In a 5- 4 decision announced June 24, 2013, the United States Supreme Court made it more difficult for workers to prove they have been retaliated against on the job. In the decision of University of Texas Southwestern Medical Center v Nassar, the Court clarified the standard for plaintiffs who claim they have faced negative employment decisions in retaliation for complaints of employment discrimination in Title VII actions. Title VII of the Civil Rights Act of 1964 prohibits employers from making employment related decisions where the decision is motivated by a person’s trait, such as race, color, religion, sex or national origin. Justice Kennedy, in writing for the majority, noted that a plaintiff, in making a retaliation claim, must establish that his or her protected activity (e.g., filing the Complaint), was the “but for” cause of the alleged adverse action by the employer. The “but for” test is commonly used to determine actual causation. The test in the retaliation context simply asks: but for the existence of a complaint, would the employment action have occurred.

In a thorough examination of the text, structure and history of Title VII, including the Civil Rights Act of 1991, Justice Kennedy said that retaliation cases should have a higher standard of proof than in regular employment discrimination cases under Title VII. In a typical discrimination case, employers can be liable if wrongful discrimination is a “motivating factor” in the employment decision.

The case concerns Naiel Nassar, a physician of Middle Eastern descent, who resigned from his university position claiming illegal discrimination from a supervisor based upon unlawful considerations of his religious and ethnic heritage. He further claimed he was retaliated against and was not allowed to keep his job at an affiliate hospital due to his complaints. The university’s Chair of Internal Medicine had protested the plaintiffs continued employment at the affiliate hospital because once an employee resigned from the university, they could no longer work at the hospital pursuant to an underlying agreement.

Mr. Nassar sued the university claiming racial and religious discrimination and retaliation. Originally, the jury found for the plaintiff on all counts and awarded him $400,000 in back pay and $3,000,000 in compensatory damages, later reduced to $300,000 by the District Court. The Court of Appeals affirmed in part and vacated in part, but affirmed the retaliation award ruling that the Chair of Internal Medicine was motivated, at least in part, to retaliate against the plaintiff for his complaints about his supervisor. The Supreme Court granted review of the case on the issue of the proper standard of causation for Title VII retaliation claims because the U.S. Circuit Courts of Appeals were divided on the correct standard. Up until this case, the First, Sixth and Seventh Circuits required plaintiffs to show there would have been no adverse action but for the plaintiff’s complaint, while the Fifth and Eleventh Circuits required plaintiffs to show that a desire to retaliate was a “motivating” factor on the employer’s part.

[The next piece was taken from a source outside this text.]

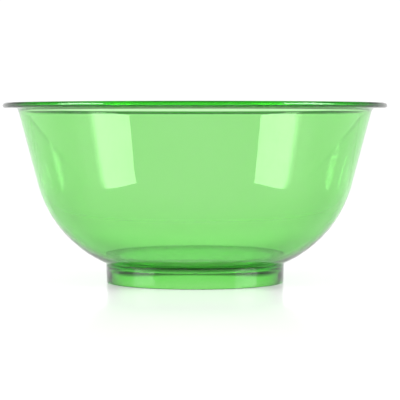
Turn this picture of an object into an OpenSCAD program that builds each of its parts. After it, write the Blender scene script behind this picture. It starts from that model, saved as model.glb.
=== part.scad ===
// Mixing bowl, moulded in one shot from clear green plastic.
// A straight, leaning side wall runs down into a rounded belly, the belly meets a flat floor,
// and the whole bowl stands on a low foot ring. A flat flange goes round the mouth.
//
// The real bowl is a single moulding. It is split here into its zones, which meet face to face,
// so that each zone is a plain turned solid:
//   rim_flange  flange, lip, and the first few millimetres of wall under it
//   side_wall   straight, leaning wall
//   belly       upper half of the rounding
//   heel        lower, thicker half of the rounding, which turns in towards the foot
//   bowl_floor  flat disc that closes the bottom
//   foot_ring   ring that the bowl stands on
// The origin is on the axis at the table, with +Z up.

/* [Bowl] */
// Diameter over the lip
rim_d = 280; // [276:1:284]
// Height from the table to the top of the flange
bowl_h = 131; // [129:1:135]
// Thickness of the straight side wall
wall_t = 2.5; // [2:0.1:3.5]
// Lean of the side wall from upright, in degrees
wall_lean = 14.8; // [14.4:0.1:15.4]
// Height at which the straight wall turns into the belly
belly_top = 71.5; // [70.5:0.5:72.5]
// Outside radius of the rounded belly
belly_r = 86.5; // [85.5:0.5:87.5]
// Lean of the rounding where the belly ends and the heel begins, in degrees
heel_lean = 42; // [36:1:48]

/* [Rim] */
// Width of the flange, from the lip to the outside of the wall
flange_w = 10.8; // [9.5:0.1:12.5]
// Thickness of the flange, with a lip rounded to half of it
flange_t = 4; // [3:0.1:4.5]
// Fillet between the underside of the flange and the wall
flange_fillet = 3; // [1:0.1:4]
// Rounding of the inner edge of the mouth
mouth_round = 2.2; // [1:0.1:3]

/* [Floor] */
// Diameter of the flat floor inside
floor_d = 132; // [131:1:136]
// Height of the floor's upper face over the table
floor_top = 18.1; // [17.8:0.1:19.5]
// Thickness of the floor
floor_t = 3; // [2:0.1:3.5]

/* [Foot] */
// Outside diameter of the foot ring where the belly meets it
foot_d = 130.4; // [128:0.2:131.6]
// Thickness of the foot ring at its sole
foot_t = 2.6; // [2.4:0.1:3.2]
// Draft of the foot ring's outer face, in degrees
foot_draft = 2; // [0:0.5:2.5]
// Draft of the foot ring's inner face, in degrees
foot_in_draft = 6; // [2:0.5:8]
// Fillet between the foot ring's inner face and the underside of the floor
foot_fillet = 5; // [2:0.5:7]
// Rounding of the foot ring's lower edges
foot_round = 0.5; // [0.3:0.1:0.7]

/* [Hidden] */

plastic = [0.36, 0.86, 0.28, 0.6];
turn_fn = 180;   // facets of the turned solids
fine_n = 8;      // steps in a quarter turn of a lip, fillet or small rounding
belly_n = 16;    // steps along the belly or the heel, inside and outside

rim_r = rim_d / 2;
floor_r = floor_d / 2;
flange_under = bowl_h - flange_t;

// Outside: a straight line at wall_lean, then an arc that is tangent to it at belly_top.
wall_r = rim_r - flange_w - (flange_under - belly_top) * tan(wall_lean);
out_start = [wall_r, belly_top];
belly_c = [wall_r - belly_r * cos(wall_lean), belly_top + belly_r * sin(wall_lean)];

// Inside: the same line moved in by wall_t, then an arc tangent to it that ends at the floor's edge,
// so the belly grows thicker towards the foot.
in_start = [wall_r - wall_t * cos(wall_lean), belly_top + wall_t * sin(wall_lean)];
in_drop = in_start - [floor_r, floor_top];
in_r = (in_drop * in_drop) / (2 * (in_drop[0] * cos(wall_lean) - in_drop[1] * sin(wall_lean)));
in_c = in_start + in_r * [-cos(wall_lean), sin(wall_lean)];
in_end = asin((in_c[1] - floor_top) / in_r);

// The foot ring's outside meets the belly here.
foot_r = foot_d / 2;
neck_z = belly_z(foot_r);
floor_under = floor_top - floor_t;
foot_out_low = foot_r - neck_z * tan(foot_draft);
foot_in_low = foot_out_low - foot_t;

// The rim is cut from the wall on the level plane where the fillet starts.
rim_cut = flange_under - flange_fillet;

// Points of an arc about c, from angle a to angle b, in n steps.
function arc(c, r, a, b, n) = [for (i = [0:n]) c + r * [cos(a + (b - a) * i / n), sin(a + (b - a) * i / n)]];
// Radius of the wall's outer and inner face at height z, along the straight part.
function wall_out(z) = wall_r + (z - belly_top) * tan(wall_lean);
function wall_in(z) = in_start[0] + (z - in_start[1]) * tan(wall_lean);
// Height of the belly's outer face at radius r, and the arc's angle there.
function belly_z(r) = belly_c[1] - sqrt(pow(belly_r, 2) - pow(r - belly_c[0], 2));
function belly_angle(r) = acos((r - belly_c[0]) / belly_r);
// Radius of the foot ring's two faces at height z.
function foot_out(z) = foot_out_low + z * tan(foot_draft);
function foot_in(z) = foot_in_low - z * tan(foot_in_draft);

module turned(outline) {
    color(plastic) rotate_extrude($fn = turn_fn) polygon(outline);
}

module rim_flange() {
    lip_r = flange_t / 2;
    fillet_c = [wall_out(rim_cut) + flange_fillet / cos(wall_lean), rim_cut];
    mouth_z = bowl_h - mouth_round;
    mouth_c = [wall_in(mouth_z) + mouth_round / cos(wall_lean), mouth_z];
    turned(concat(
        [[wall_in(rim_cut), rim_cut], [wall_out(rim_cut), rim_cut]],
        arc(fillet_c, flange_fillet, 180 - wall_lean, 90, fine_n),
        arc([rim_r - lip_r, bowl_h - lip_r], lip_r, -90, 90, 2 * fine_n),
        arc(mouth_c, mouth_round, 90, 180 - wall_lean, fine_n)
    ));
}

module side_wall() {
    turned([[wall_in(rim_cut), rim_cut], in_start, out_start, [wall_out(rim_cut), rim_cut]]);
}

module belly() {
    turned(concat(
        arc(in_c, in_r, -wall_lean, -heel_lean, belly_n),
        arc(belly_c, belly_r, -heel_lean, -wall_lean, belly_n)
    ));
}

module heel() {
    turned(concat(
        arc(in_c, in_r, -heel_lean, -in_end, belly_n),
        arc(belly_c, belly_r, -belly_angle(floor_r), -heel_lean, belly_n)
    ));
}

module bowl_floor() {
    color(plastic) translate([0, 0, floor_under]) cylinder(r = floor_r, h = floor_t, $fn = turn_fn);
}

module foot_ring() {
    fillet_z = floor_under - foot_fillet;
    fillet_x = foot_in(fillet_z) - foot_fillet / cos(foot_in_draft);
    sole_in = foot_in(foot_round) + foot_round / cos(foot_in_draft);
    sole_out = foot_out(foot_round) - foot_round / cos(foot_draft);
    turned(concat(
        arc([fillet_x, fillet_z], foot_fillet, 90, foot_in_draft, 2 * fine_n),
        arc([sole_in, foot_round], foot_round, 180 + foot_in_draft, 270, fine_n),
        arc([sole_out, foot_round], foot_round, -90, -foot_draft, fine_n),
        [[foot_r, neck_z], [floor_r, belly_z(floor_r)], [floor_r, floor_under]]
    ));
}

rim_flange();
side_wall();
belly();
heel();
bowl_floor();
foot_ring();
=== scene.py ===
import bpy
import math
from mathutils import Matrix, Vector


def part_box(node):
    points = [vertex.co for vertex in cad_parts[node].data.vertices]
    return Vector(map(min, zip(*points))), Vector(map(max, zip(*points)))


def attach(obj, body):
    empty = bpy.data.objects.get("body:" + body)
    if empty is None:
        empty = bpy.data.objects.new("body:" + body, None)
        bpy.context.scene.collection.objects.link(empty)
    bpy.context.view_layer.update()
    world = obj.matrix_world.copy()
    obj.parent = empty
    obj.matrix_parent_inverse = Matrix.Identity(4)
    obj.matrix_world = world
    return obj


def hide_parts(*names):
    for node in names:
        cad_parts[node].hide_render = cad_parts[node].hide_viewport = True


# A clear green mixing bowl, moulded in one shot. Light runs through the whole moulding
# without meeting a joint, so one closed mesh stands for all six zones of the frame.

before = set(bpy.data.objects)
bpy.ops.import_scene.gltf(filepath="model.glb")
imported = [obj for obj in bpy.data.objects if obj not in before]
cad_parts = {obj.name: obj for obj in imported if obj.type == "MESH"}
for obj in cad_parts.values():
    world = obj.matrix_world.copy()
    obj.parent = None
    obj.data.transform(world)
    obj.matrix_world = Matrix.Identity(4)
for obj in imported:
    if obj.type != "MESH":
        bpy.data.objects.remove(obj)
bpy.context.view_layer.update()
print("frame loaded:", ", ".join(sorted(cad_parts)))


def mm(value):
    return value / 1000


def srgb(hexColour):
    channels = [int(hexColour[i:i + 2], 16) / 255 for i in (1, 3, 5)]
    linear = [c / 12.92 if c <= 0.04045 else ((c + 0.055) / 1.055) ** 2.4 for c in channels]
    return (*linear, 1)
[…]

Justice Kennedy noted that the proper causation standard in retaliation cases was needed because the number of such cases with the EEOC had nearly doubled in the last 15 years, rising to more than 31,000 in 2012. Ultimately, the Court vacated the Fifth Circuit’s decision and remanded the case for further proceedings consistent with the Supreme Court’s decision.

In sum, employers who are now defending Title VII retaliation cases can successfully argue that the plaintiff has the burden of proving that he or she would not have experienced a negative employment action “but for” his or her prior complaint. In turn, the employer is not liable if it would have taken the same action, i.e., discipline, termination or not hired an applicant for other non-discriminatory reasons. Further, defendants in Title VII retaliation claims may also consider if they have grounds to ask for reconsideration if prior Court rulings have allowed a plaintiff to use a “motivating” factor standard. Finally, an employer’s best protection against retaliation claims continues to be written documentation demonstrating legitimate non-discriminatory business reasons for taking unfavorable employment actions against employees.